9) And yet Bonhöffer does not offer a theology of resistance. He only touches on the political realities of his time obliquely, for example in his rejection of unconditional loyalty oaths, subsuming Christian love to patriotism, or government interference in the Christian church, and in his affirmation of the full brotherhood of converted Jews. Far from a theology of resistance, Discipleship reiterates Paul’s counsel that Christians must submit to authority. (What then can explain Bonhöffer’s later activity to bring down the Nazi regime? I have a suggestion, but I’ll save it for a later time, since it requires some unpacking.)
10) Bonhöffer makes numerous points that resonate with Latter-day Saint doctrine.
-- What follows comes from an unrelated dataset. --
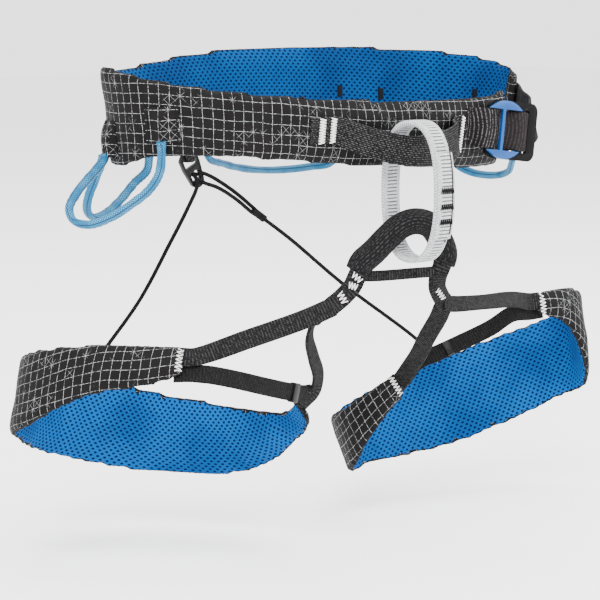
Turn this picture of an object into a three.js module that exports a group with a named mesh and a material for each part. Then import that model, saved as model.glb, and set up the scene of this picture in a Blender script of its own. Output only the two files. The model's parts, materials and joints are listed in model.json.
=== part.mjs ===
// Climbing harness: a padded waist belt closed by a slide-block buckle, a sewn belay loop, two padded
// leg loops on webbing risers, four gear loops, and an elastic rear riser with its clip.
// Millimetres, +Z up. The wearer faces -Y, the wearer's left is +X, and the origin is the waist's centre.

import * as THREE from 'three';

// ---- Driving dimensions ----------------------------------------------------------------------

const GAP = 0.3; // clearance between pieces that lie against each other

// Layers of every padded band, as distances outward from the middle of its foam.
const LAYER = {
  shellOut: 4.0,
  shellIn: 3.2,
  foamOut: 2.9,
  foamIn: -2.6,
  liningOut: -2.9,
  liningIn: -3.7,
  lipOut: -4.0,
  lipIn: -4.8,
};
const HEM = { wall: 0.8, lip: 5 }; // the shell folds round both edges and shows this far inside

// Waist belt: a flattened oval. Angles run from the front centre towards the wearer's left.
const BELT = {
  halfLength: 183,
  halfDepth: 74,
  roundness: 2.3,
  flare: 7, // the top edge stands out this much further than the bottom edge
  start: -294,
  end: 45.3,
  steps: 48,
  angles: [-180, -130, -100, -70, -35, 0, 35, 70, 110],
  top: [50, 38, 42, 34, 24, 16, 16, 31, 44],
  bottom: [-26, -23, -31, -22, -25, -36, -43, -41, -47],
};

// Leg loops: tilted ovals. `turn` is the tilt about X, Y and Z in degrees, `saddle` lifts two opposite
// sides of the upper edge, `widths` are the band's widths every 45 degrees, and `cone` is how far the
// band leans outward below that edge.
const WIDTH_ANGLES = [0, 45, 90, 135, 180, 225, 270, 315];
const RIGHT_LEG = {
  centre: [-136, 24, -187],
  turn: [-25, 3, -58],
  halfLength: 100,
  halfWidth: 76,
  roundness: 2.6,
  saddle: [-1, -6],
  widths: [18, 28, 68, 69, 63, 58, 36, 11],
  cone: [21, 19, 18],
  start: 12,
  end: 290,
  steps: 36,
};
const LEFT_LEG = {
  centre: [154, 6, -198],
  turn: [-24, -22, -23],
  halfLength: 115,
  halfWidth: 57,
  roundness: 2.5,
  saddle: [-5, -4],
  widths: [69, 70, 74, 57, 48, 26, 14, 27],
  cone: [-7, -14, 8],
  start: -60,
  end: 240,
  steps: 36,
};

const WEBBING = { width: 14, thickness: 2.2 };
const ELASTIC = { width: 13, thickness: 1.5 };
const CORD_DIAMETER = 3;
const TACK_THICKNESS = 1;

// Belay loop: a stiff oval ring of webbing in the plane X = centre.x.
const BELAY = {
  centre: [-7, -114, -49.8],
  halfWidth: 27.5,
  halfHeight: 50,
  roundness: 2.4,
  width: 16.5,
  thickness: 3.6,
  steps: 40,
  tailLow: -74,
  tailHigh: -37,
  tackHeights: [-47, -58.5, -69],
};

// Waist tie-in webbing: sewn flat at both ends and standing off the belt between them.
const TIE_IN = {
  thickness: 2.6,
  leftAngles: [-20.5, -17.5, -14.5],
  rightAngles: [17.6, 19.8],
  rightHeight: -13,
  leftHeight: -4,
  bulge: [[-40, -91, -12], [-24, -101.5, -17.5], [-7, -108, -21], [14, -106.5, -21.5], [38, -98, -21.5],
    [60, -88, -17]],
  seat: 0.6, // clearance under the sewn ends
  widths: [19, 19, 20, 21.5, 22, 22, 24, 26, 27, 29, 30],
};

// Leg tie-in sleeve: the padded arch that runs through the belay loop.
const SLEEVE = {
  path: [[-45, -96, -101], [-34, -98, -93], [-23, -101, -83], [-13, -103, -76], [1, -104, -73],
    [16, -105, -77], [26, -106, -89], [31, -106, -101]],
  width: 19.5,
  thickness: 11,
};

const BUCKLE = {
  centre: [112, -84, -11.7],
  lean: 7, // degrees, its top leans to the wearer's left
  left: -16,
  right: 38,
  halfHeight: 22.5,
  thickness: 3,
  windowLeft: -10,
  windowRight: 19.5,
  windowHalfHeight: 16.5,
  slotLeft: 24.3,
  slotRight: 28.6,
  strapWidth: 30.6,
  strapStart: [22.6, -8], // belt angle and height where the adjusting strap is sewn
  strapThickness: 1.6,
};
const SLIDER = { left: -16.8, right: 18.2, flat: 15.8, rise: 6.6, barHalf: 1.5, thickness: 2.6, barX: -2 };

// Rear clip: a small plate that hooks on a webbing loop under the belt's rear edge.
const CLIP = {
  pivot: [-65, 81, -33],
  lean: -26.6, // degrees about Y, its lower end leans to the wearer's left
  thickness: 3.5,
  halfWidth: 8.5,
  barTop: 2.5,
  windowTop: -1.5,
  windowBottom: -8.5,
  windowHalf: 6.3,
  eyeTop: -13,
  eyeBottom: -20.5,
  eyeHalf: 4.5,
  bottom: -24,
  loopWidth: 9,
  loopThickness: 1.4,
  loopHalfGap: 3.4,
  loopTop: 18,
};

const GEAR_CORD = { width: 7.4, thickness: 4.6, offset: 8 };
// Each gear loop leaves the belt's outer face at [angle, height], follows `path`, and comes back.
const GEAR_LOOPS = {
  right_front: {
    from: [-69, -11],
    path: [[-181, -35, -31], [-186, -30, -43], [-195, -20, -54], [-207, -9, -64], [-219, -2, -68],
      [-228, 3, -65], [-229, 7, -57], [-219, 10, -46]],
    to: [-98, -24],
  },
  right_rear: {
    from: [-147, -17],
    path: [[-108, 75, -40], [-119, 77, -50], [-134, 75, -62], [-151, 70, -70], [-165, 66, -72],
      [-175, 60, -67], [-181, 51, -56]],
    to: [-114, -24],
  },
  left_rear: {
    from: [-169, -19],
    path: [[-40, 86, -35], [-18, 93, -42], [5, 99, -47], [28, 102, -50], [50, 102, -51], [72, 98, -50],
      [92, 88, -46]],
    to: [153, -26],
  },
  left_front: {
    from: [114, -36],
    path: [[184, 34, -50], [192, 26, -56], [197, 13, -58], [199, 0, -57], [196, -13, -53],
      [189, -23, -46]],
    to: [69, -30],
  },
};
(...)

He would likely have seen us as an example of “sneaking sectarianism” (208) and our theological foundations are quite different, but you’ll probably find yourself nodding as he discusses the relationship of grace and works, the importance of an organized Church, apostolic authority, the utility of fasting or the sacrality of marriage. Some statements are particularly striking, like “The temple is the site of God’s gracious presence and residence among human beings. It is simultaneously the place in which the Church is accepted by God” (238). Bonhöffer even has his own couplet on deification: “We can only be as he was, because he was as we are” (304). Of course Bonhöffer meant something very different than we do by these statements.
Or did he? And if so, in what ways? Despite the differences, much of what Bonhöffer writes is compatible with our teachings, close enough that we can converse with Bonhöffer. We can learn from our differences. It’s a conversation worth having.
[1] Page number references are to Nachfolge, Dietrich Bonhoeffer Werke vol. 4. All translations are my own.